My name is Sarah Brewer and I am a performance management specialist for Deloitte Consulting LLP. I help federal leaders design and build their performance management capability to improve their ability to lead, manage and communicate program performance.
Over the past several years, the Office of Management and Budget (OMB) has provided guidance to improve the use of administrative data to provide evidence of program performance and guide data driven decision making. Administrative data is the data government programs collect through the implementation and management of their program activities. Despite these efforts, many program managers have struggled to turn this data into meaningful insights. As a result program managers continue to implement their programs without using the administrative data they have available. To get better use of administrative data, program managers should consider investing in three actions: (1) Defining Meaningful Metrics; (2) Setting Performance Targets; and (3) Conducting Performance reviews.

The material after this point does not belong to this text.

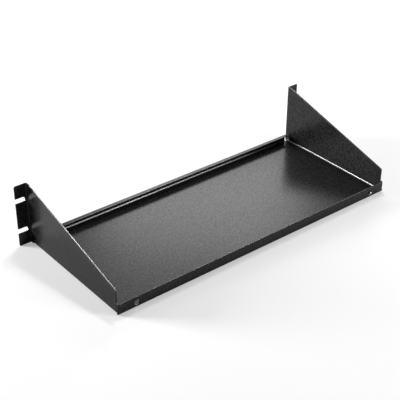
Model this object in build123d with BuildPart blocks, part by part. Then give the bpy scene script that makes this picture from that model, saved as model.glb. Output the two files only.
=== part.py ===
"""Rack shelf, two rack units high, folded from one steel sheet.

Millimetres, +Z up. X runs from the left ear to the right one, and -Y points from the ears to the
free front lip. The origin is the middle of the underside of the shelf's bounding box.
"""

from build123d import *
import os

os.makedirs("parts", exist_ok=True)

# Rack interface
rack_width = 482.6
ear_reach = 16.7
panel_height = 88.1
slot_pitch = 44.45
slot_height = 7.1
slot_depth = 14.0

# Overall body
shelf_depth = 198.7
sheet = 1.5
bend_radius = 2.0
ear_bend_radius = 0.8

# Side gussets
gusset_setback = 4.7
gusset_front_height = 34.4
gusset_top_flat = 8.0

# Front lip and its wrapped ends
lip_height = 16.3
wrap_radius = 0.8
corner_seam = 0.8
lip_hole_diameter = 7.6
lip_hole_inset = 26.6
lip_hole_height = 7.8

# Rear wall and its return
rear_wall_height = 12.2
rear_return = 7.8
rear_wall_inset = 1.7
rear_end_gap = 5.0

# Edges
corner_round = 1.0
gusset_tip_round = 2.0
coated_edge = 0.25
tolerance = 0.01

# Places that follow from the sizes above
outer_radius = bend_radius + sheet
half_rack = rack_width / 2
half_body = half_rack - ear_reach
inner_face = half_body - sheet
far_face = shelf_depth / 2
near_face = far_face - sheet
front_face = -shelf_depth / 2
gusset_front = front_face + gusset_setback
tab_end = gusset_front - corner_seam
rear_wall_face = near_face - rear_wall_inset
relief_line = rear_wall_face - outer_radius
half_floor = half_body - outer_radius
half_rear_wall = inner_face - rear_end_gap
slope_start = near_face - gusset_top_flat
lip_hole_x = half_body - lip_hole_inset


def bent_strip(plane, path, inside, radius=bend_radius):
    """The sheet seen on edge: path is its outer side, and the thickness lies towards inside."""
    with BuildSketch(plane) as strip:
        with BuildLine():
            outer = FilletPolyline(*path, radius=radius + sheet, mode=Mode.PRIVATE)
            sides = [outer.offset_2d(sheet, side=side) for side in (Side.LEFT, Side.RIGHT)]
            add(min(sides, key=lambda wire: (wire.center() - Vector(*inside)).length))
        make_face()
    return strip.sketch


def on_ear_edge(edge):
    """Whether an edge lies on the outer side of an ear."""
    return abs(abs(edge.center().X) - half_rack) < tolerance


def at_gusset_tip(edge):
    """Whether an edge is the front end of a gusset's slope."""
    tip = Vector(edge.center().X, gusset_front, gusset_front_height)
    return (edge.center() - tip).length < tolerance


def is_rim(face):
    """Whether a flat face is a cut edge of the sheet that is left open: slope, lip or return."""
    normal = face.normal_at()
    on_slope = normal.Y < -tolerance and normal.Z > tolerance
    on_lip = normal.Z > 1 - tolerance and abs(face.center().Z - lip_height) < tolerance
    on_return = normal.Y < tolerance - 1 and abs(face.center().Y - rear_wall_face + rear_return) < tolerance
    return on_slope or on_lip or on_return


def is_long(edge):
    """Whether an edge runs along the sheet, not across its thickness."""
    return edge.length > 2 * sheet


with BuildPart() as shelf:
    # Floor and both gussets: an upright U that runs from the gussets' front edges to the rear relief
    trough = bent_strip(
        Plane.XZ.offset(-relief_line),
        [(-half_body, panel_height), (-half_body, 0), (half_body, 0), (half_body, panel_height)],
        inside=(0, panel_height),
    )
    extrude(trough, amount=relief_line - gusset_front)

    # Each gusset turns outwards at its rear edge and becomes an ear
    ear = bent_strip(
        Plane.XY,
        [(half_rack, far_face), (inner_face, far_face), (inner_face, relief_line)],
        inside=(half_rack, relief_line),
        radius=ear_bend_radius,
    )
    extrude(ear, amount=panel_height)
    extrude(mirror(ear, about=Plane.YZ, mode=Mode.PRIVATE), amount=panel_height)

    # The gussets' top edges slope down to the front
    with BuildSketch(Plane.YZ) as above_slope:
        with BuildLine():
            Polyline(
                (slope_start, panel_height),
                (gusset_front, gusset_front_height),
                (front_face, gusset_front_height),
                (front_face, panel_height),
                close=True,
            )
        make_face()
    extrude(amount=half_rack, both=True, mode=Mode.SUBTRACT)

    # Floor between the corner reliefs, turned up at the front
    apron = bent_strip(
        Plane.YZ,
        [(front_face, lip_height), (front_face, 0), (relief_line, 0)],
        inside=(relief_line, lip_height),
    )
    extrude(apron, amount=half_floor, both=True)

    # Rear wall and its forward return, with a gap beside each gusset
    rear_wall = bent_strip(
        Plane.YZ,
        [
            (relief_line - sheet, 0),
            (rear_wall_face, 0),
            (rear_wall_face, rear_wall_height),
            (rear_wall_face - rear_return, rear_wall_height),
        ],
        inside=(rear_wall_face - rear_return, rear_wall_height / 2),
    )
    extrude(rear_wall, amount=half_rear_wall, both=True)

    # The lip's ends wrap round the front corners and stop just short of the gussets
    lip_plan = bent_strip(
        Plane.XY.offset(outer_radius),
        [
            (-half_body, tab_end),
            (-half_body, front_face),
            (half_body, front_face),
            (half_body, tab_end),
        ],
        inside=(0, far_face),
        radius=wrap_radius,
    )
    extrude(lip_plan, amount=lip_height - outer_radius)

    # Mounting slots, open at the ears' outer edges
    with BuildSketch(Plane.XZ.offset(-far_face)) as slots:
        with Locations((0, panel_height / 2)):
            with GridLocations(2 * half_rack, slot_pitch, 2, 2):
                SlotOverall(2 * slot_depth, slot_height)
    extrude(amount=sheet, mode=Mode.SUBTRACT)

    # Lip holes
    with BuildSketch(Plane.XZ.offset(-front_face)) as lip_holes:
        with Locations((-lip_hole_x, lip_hole_height), (lip_hole_x, lip_hole_height)):
            Circle(lip_hole_diameter / 2)
    extrude(amount=-sheet, mode=Mode.SUBTRACT)

    # The ears' corners and the gussets' front corners are rounded
    ear_edges = shelf.edges().filter_by(Axis.Y).group_by(Axis.Z)
    fillet(ear_edges[0].filter_by(on_ear_edge) + ear_edges[-1].filter_by(on_ear_edge), corner_round)
    fillet(shelf.edges().filter_by(Axis.X).filter_by(at_gusset_tip), gusset_tip_round)

    # The coating softens the long cut edges
    rims = shelf.faces().filter_by(GeomType.PLANE).filter_by(is_rim)
    fillet(rims.edges().filter_by(is_long), coated_edge)

    # The bend under the lip runs on to the shelf's full width, below the lip's wrapped ends
    lip_foot = extrude(apron, amount=half_body, both=True, mode=Mode.PRIVATE)
    lip_foot = split(lip_foot, bisect_by=Plane.XY.offset(outer_radius), keep=Keep.BOTTOM, mode=Mode.PRIVATE)
    add(split(lip_foot, bisect_by=Plane.XZ.offset(-tab_end), keep=Keep.TOP, mode=Mode.PRIVATE))

shelf.part.label = "shelf"
export_step(shelf.part, "parts/shelf.step")
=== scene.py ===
"""A black rack shelf on a pale floor, seen from above its front left corner.

Metres, +Z up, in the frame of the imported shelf: X runs from the left ear to the right one, and -Y
points from the ears to the free front lip.
"""

from math import cos, pi, sin

import bpy
from mathutils import Matrix, Vector

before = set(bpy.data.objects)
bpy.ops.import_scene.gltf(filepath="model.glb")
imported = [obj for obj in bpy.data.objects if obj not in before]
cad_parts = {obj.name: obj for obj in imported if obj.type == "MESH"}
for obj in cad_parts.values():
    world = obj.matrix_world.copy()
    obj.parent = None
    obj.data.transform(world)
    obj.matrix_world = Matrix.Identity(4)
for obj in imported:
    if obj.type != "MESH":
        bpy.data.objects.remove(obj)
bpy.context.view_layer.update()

# Colours, linear
BLACK = (0.0, 0.0, 0.0, 1.0)
WHITE = (1.0, 1.0, 1.0, 1.0)

# Powder coat: grain of its skin
PEBBLE_SIZE = 0.0022
PEBBLE_HEIGHT = 0.00006
CLOUD_SIZE = 0.06
NOISE_DETAIL = 2.0
NOISE_ROUGHNESS = 0.5

# Powder coat: the pigment under the gloss, and the painted highlight on bends
SPECK_DARK = (0.0020, 0.0020, 0.0021, 1.0)
SPECK_LIGHT = (0.0180, 0.0180, 0.0186, 1.0)
SPECK_CONTRAST = 3.0
# Painted highlight: the light grey drawn on bends and edges that face up
PAINTED_BEND_HIGHLIGHT = (0.12, 0.12, 0.122, 1.0)
PIGMENT_ROUGHNESS = 0.45
ROUGHNESS_SPREAD = 0.3
BEND_SMOOTHING = 0.2
PIGMENT_IOR = 1.08

# Powder coat: the gloss
GLOSS_WEIGHT = 0.84
GLOSS_SPREAD = 0.6
GLOSS_ROUGHNESS = 0.23
GLOSS_IOR = 1.4

# Camera, with its angles in radians
CAMERA_PLACE = (-0.72635, -0.86969, 0.72553)
CAMERA_YAW = 0.6795
CAMERA_PITCH = 0.5543
CAMERA_ROLL = 0.0044
FOCAL_PIXELS = 997.11
IMAGE_PIXELS = 400
SENSOR_WIDTH = 36.0

# Floor and backdrop
FLOOR_HALF = 6.0
FLOOR_DROP = 0.0002
FLOOR_PAINT = (0.8, 0.8, 0.8, 1.0)
FLOOR_ROUGHNESS = 0.9
FLOOR_LIFT = 0.35
FADE_START = 0.5
FADE_END = 2.0
AMBIENT = 0.1

# Lamps
SHELF_MIDDLE = (0.0, 0.0, 0.0)
LOW_LAMP_SIZE = (0.5, 0.5)


class Value:
    """A number that changes over a surface: arithmetic on it adds Math nodes."""

    def __init__(self, graph, socket):
        self.graph = graph
        self.socket = socket

    def _with(self, operation, *operands):
        return self.graph.node("ShaderNodeMath", {"operation": operation}, *operands)

    def __add__(self, other):
        return self._with("ADD", self, other)

    def __sub__(self, other):
        return self._with("SUBTRACT", self, other)

    def __rsub__(self, other):
        return self._with("SUBTRACT", other, self)

    def __mul__(self, other):
        return self._with("MULTIPLY", self, other)

    __radd__ = __add__
    __rmul__ = __mul__


class Graph:
    """The nodes of one material or of the world."""

    def __init__(self, owner):
        owner.use_nodes = True
        self.tree = owner.node_tree
        self.tree.nodes.clear()

    def node(self, kind, settings=None, *inputs, out=0, **named):
        """Adds a node, sets its settings, then gives its sockets their values or links."""
        made = self.tree.nodes.new(kind)
        for key, setting in (settings or {}).items():
            setattr(made, key, setting)
        sockets = list(zip(made.inputs, inputs))
        sockets += [(made.inputs[key.replace("_", " ")], given) for key, given in named.items()]
        for socket, given in sockets:
            if isinstance(given, Value):
                self.tree.links.new(given.socket, socket)
            elif given is not None:
                socket.default_value = given
        return Value(self, made.outputs[out]) if made.outputs else made


def noise(graph, place, size):
    """Even noise about 0.5, whose grains are about size across."""
    return graph.node(
        "ShaderNodeTexNoise", None,
        Vector=place, Scale=1.0 / size, Detail=NOISE_DETAIL, Roughness=NOISE_ROUGHNESS,
    )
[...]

Lesson Learned: Define meaningful metrics. With specific data capturing the management and implementation of the program implementation, it often becomes overwhelming for program managers to select which of the many possible metrics are the most meaningful. As a result, program managers need to prioritize metrics that measure activities that they are intentionally trying to change. For example, if a communications campaign is trying to reach out to the public, it is important that it prioritizes metrics that measure its outreach.
Rad Resource: Check out Deloitte’s one-pager for tips on how to identify specific priority areas and focus on measuring and monitoring those metrics.

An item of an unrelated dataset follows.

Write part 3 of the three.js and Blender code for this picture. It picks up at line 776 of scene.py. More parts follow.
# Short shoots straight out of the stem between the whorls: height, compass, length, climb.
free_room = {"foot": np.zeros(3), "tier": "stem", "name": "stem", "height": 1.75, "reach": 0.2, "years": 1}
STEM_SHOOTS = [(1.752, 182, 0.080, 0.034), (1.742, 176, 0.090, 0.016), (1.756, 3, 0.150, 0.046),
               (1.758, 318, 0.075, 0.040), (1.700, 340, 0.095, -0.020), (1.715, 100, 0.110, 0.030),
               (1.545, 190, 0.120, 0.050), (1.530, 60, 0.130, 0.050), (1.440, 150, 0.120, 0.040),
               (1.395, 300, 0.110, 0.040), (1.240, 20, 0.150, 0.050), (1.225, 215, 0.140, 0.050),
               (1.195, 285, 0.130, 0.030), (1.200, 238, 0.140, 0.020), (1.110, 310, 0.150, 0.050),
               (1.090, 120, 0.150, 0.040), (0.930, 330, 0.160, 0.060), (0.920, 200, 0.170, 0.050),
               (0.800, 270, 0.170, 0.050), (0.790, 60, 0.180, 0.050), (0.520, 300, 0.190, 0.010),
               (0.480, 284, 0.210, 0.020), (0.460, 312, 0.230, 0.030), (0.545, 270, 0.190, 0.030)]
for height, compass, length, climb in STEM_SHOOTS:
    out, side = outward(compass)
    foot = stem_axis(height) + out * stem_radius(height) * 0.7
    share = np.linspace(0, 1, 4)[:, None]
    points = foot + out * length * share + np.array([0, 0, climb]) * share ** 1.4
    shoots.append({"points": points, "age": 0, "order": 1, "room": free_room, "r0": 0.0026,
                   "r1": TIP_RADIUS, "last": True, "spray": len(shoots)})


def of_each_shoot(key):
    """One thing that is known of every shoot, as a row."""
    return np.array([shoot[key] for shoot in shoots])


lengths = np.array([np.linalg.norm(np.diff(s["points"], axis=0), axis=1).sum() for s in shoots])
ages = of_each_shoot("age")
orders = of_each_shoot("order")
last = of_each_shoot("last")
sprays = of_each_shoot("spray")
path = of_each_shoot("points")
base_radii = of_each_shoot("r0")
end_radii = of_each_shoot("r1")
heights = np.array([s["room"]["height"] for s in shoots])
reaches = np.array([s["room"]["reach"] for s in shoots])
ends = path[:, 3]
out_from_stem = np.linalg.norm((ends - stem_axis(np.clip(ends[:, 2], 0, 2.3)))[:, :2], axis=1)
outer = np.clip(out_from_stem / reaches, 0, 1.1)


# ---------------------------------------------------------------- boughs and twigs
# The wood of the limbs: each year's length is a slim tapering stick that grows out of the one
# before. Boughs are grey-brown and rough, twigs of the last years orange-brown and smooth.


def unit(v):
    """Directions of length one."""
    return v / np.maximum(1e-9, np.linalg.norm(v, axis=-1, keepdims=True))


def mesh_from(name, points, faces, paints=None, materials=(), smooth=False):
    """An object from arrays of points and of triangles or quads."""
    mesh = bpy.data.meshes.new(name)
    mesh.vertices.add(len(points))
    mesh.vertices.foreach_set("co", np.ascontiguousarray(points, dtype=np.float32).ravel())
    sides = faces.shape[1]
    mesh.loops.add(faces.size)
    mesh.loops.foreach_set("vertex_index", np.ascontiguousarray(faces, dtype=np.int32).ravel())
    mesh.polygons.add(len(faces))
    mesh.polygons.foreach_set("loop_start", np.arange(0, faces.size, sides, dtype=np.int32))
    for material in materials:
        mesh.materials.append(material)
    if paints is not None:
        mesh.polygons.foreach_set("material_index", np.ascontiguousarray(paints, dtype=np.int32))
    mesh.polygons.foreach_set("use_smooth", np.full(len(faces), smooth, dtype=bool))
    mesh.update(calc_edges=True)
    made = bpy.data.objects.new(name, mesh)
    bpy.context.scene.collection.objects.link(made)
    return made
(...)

Lesson Learned: Set performance targets. Administrative data on its own reflects what the program is doing but not how well the program is doing it. As a result, program managers need to set targets to define performance. For example, if the communications campaign reaches one person it achieves its broad goal of ‘outreach” but when the program manager sets the goal of reaching 10,000 people in one month – it turns the metric into a performance target.

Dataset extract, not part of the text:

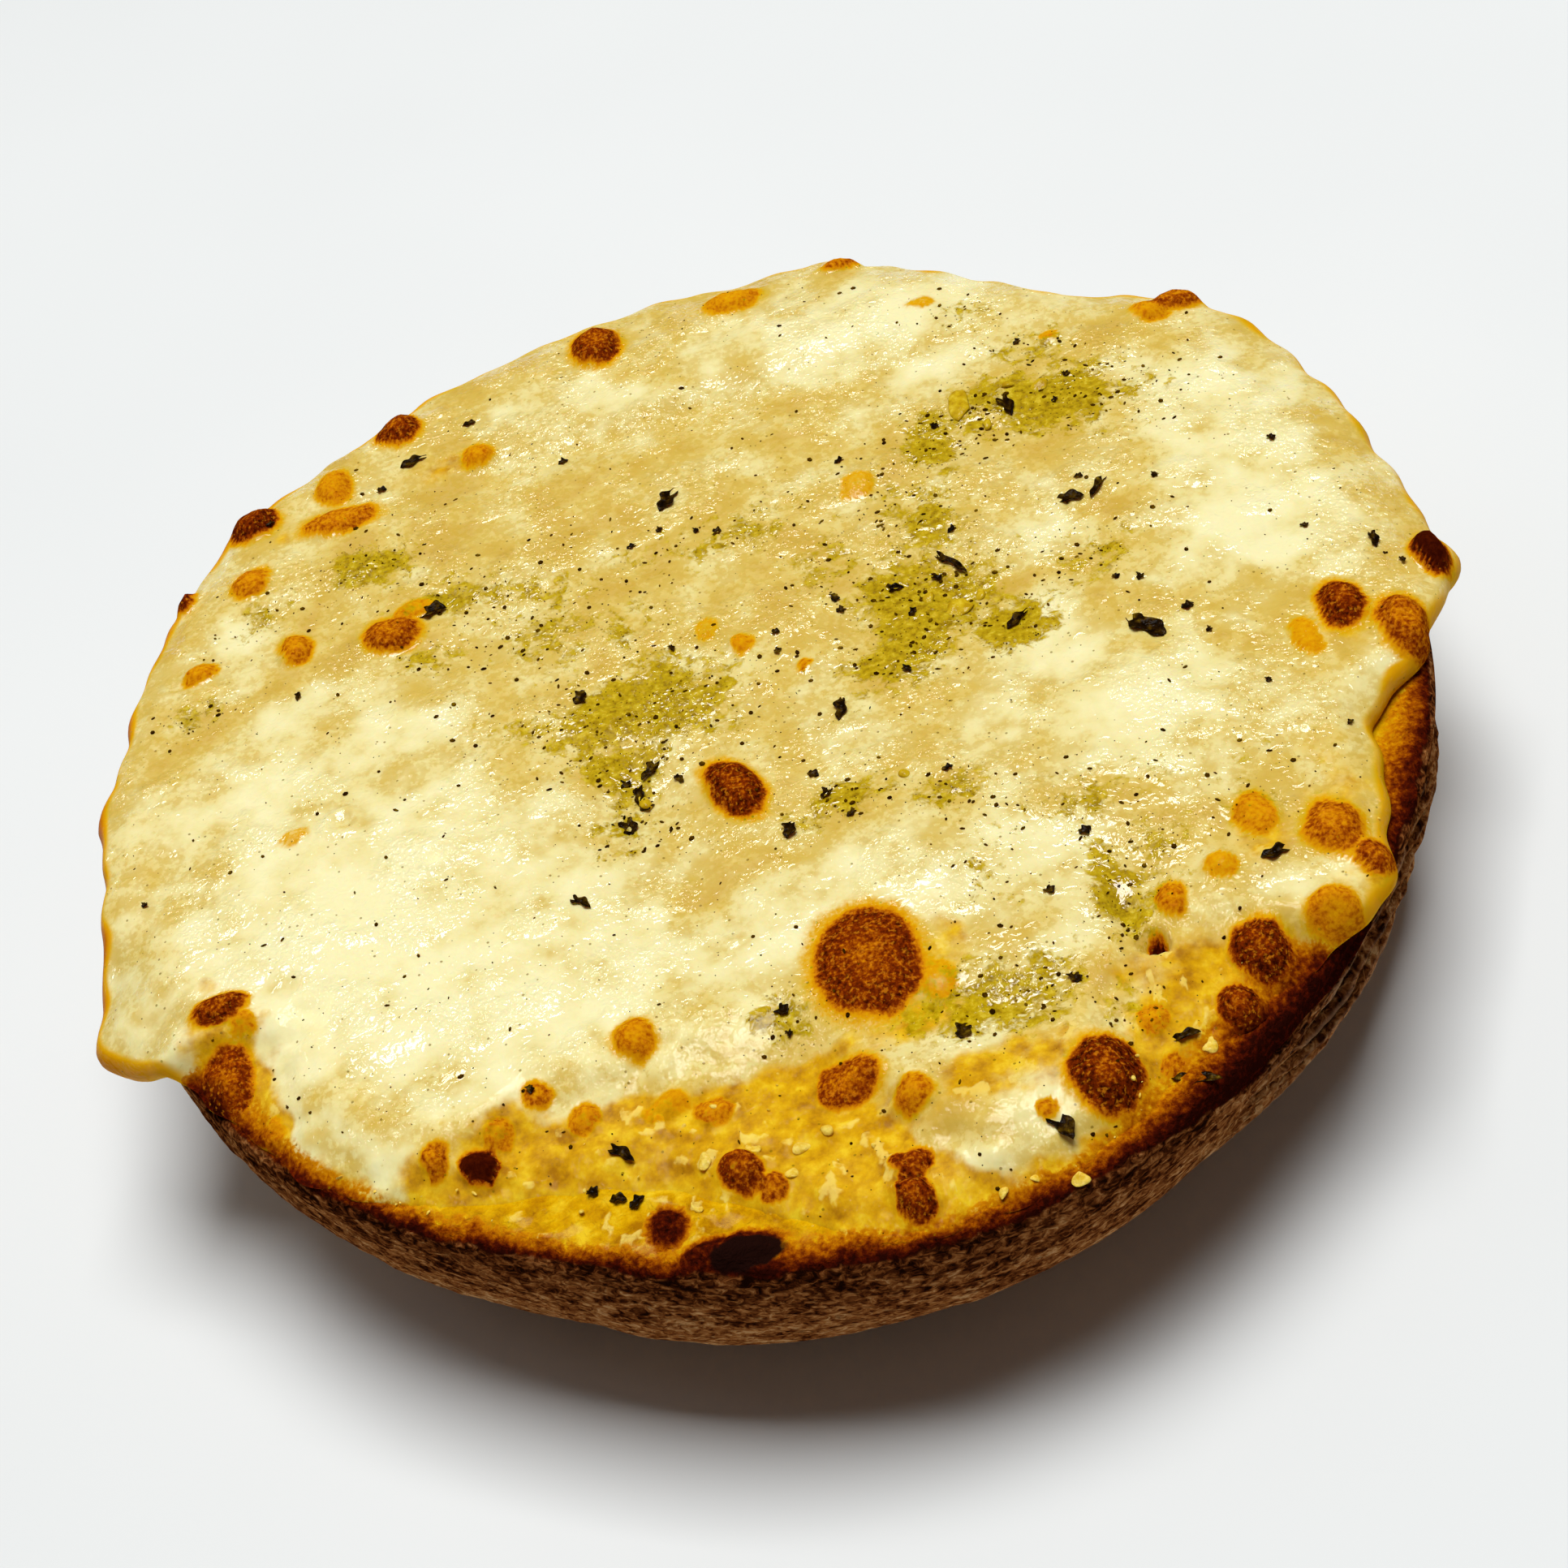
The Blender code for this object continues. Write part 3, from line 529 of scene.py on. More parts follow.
# %% Paint the bread and hand it over
BURNT_SPOT = (-10.6, -49.6, 5.6, 2.4)


def paint_bread():
    """Toast and burnt spots, and the crust's border, which the seam rolls down at the front right."""
    x, y, z = vertex_places(bread)
    toast = toast_level(x, y)
    for place in RIM_LUMPS[:2]:
        toast = np.maximum(toast, smooth_step(1.4, 0.8, oval(x, y, place)) * 0.85)
    rolled = 1.9 * smooth_step(286.0, 300.0, bread_angle) * smooth_step(324.0, 312.0, bread_angle)
    below = smooth_step(-0.35, -1.15, bread_height + rolled + 0.3 * hills(2.2, 23, x, y, z))
    burnt = smooth_step(1.25, 0.6, oval(x, y, BURNT_SPOT)) * smooth_step(-3.0, -1.6, bread_height)
    # crest carries the seam's ridge heights, which the bread material turns into a painted highlight and a
    # painted shade.
    paint(bread, toast=toast, crust_side=below, crest=0.5 + 0.5 * bread_ridges, burnt=burnt,
          depth=-bread_height / CUT_HEIGHT, lumps=smooth_step(0.0, LUMP_HEIGHT, crumb_lumps(x, y)))


paint_bread()
centre_piece(bread)
bread.data.shade_smooth()
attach(bread, "root")
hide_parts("bread")

# %% [markdown]
# ## The cheese
#
# The sheet starts as a square grid, because a grid has faces of one size everywhere. It
# is pulled round to a disc, its border is extruded down as a lip, and the underside is
# closed. Then each vertex goes to its real place: out to the lobed edge, and up between
# the underside, which follows the bread, and the top with its mounds and blisters.

# %% Make a round sheet from a square grid
SHEET_GRID = 262
DISC_RADIUS = 50.0
TOP_SHARE = 0.988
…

Hot Tip: Insights are gleaned from administrative data when program managers set expectations on where they want to be and measure whether or not they have reached the performance target.
Lesson Learned: Conduct performance reviews. Finally, to turn administrative data into insights program managers should conduct quarterly performance reviews that brings the program manager together with the leadership team to discuss the prioritized metrics and performance against their targets.
Hot Tip: Only through conversation can leaders discuss what is working and what is not working and identify ways they can help improve areas of underperformance and capitalize on leading practices.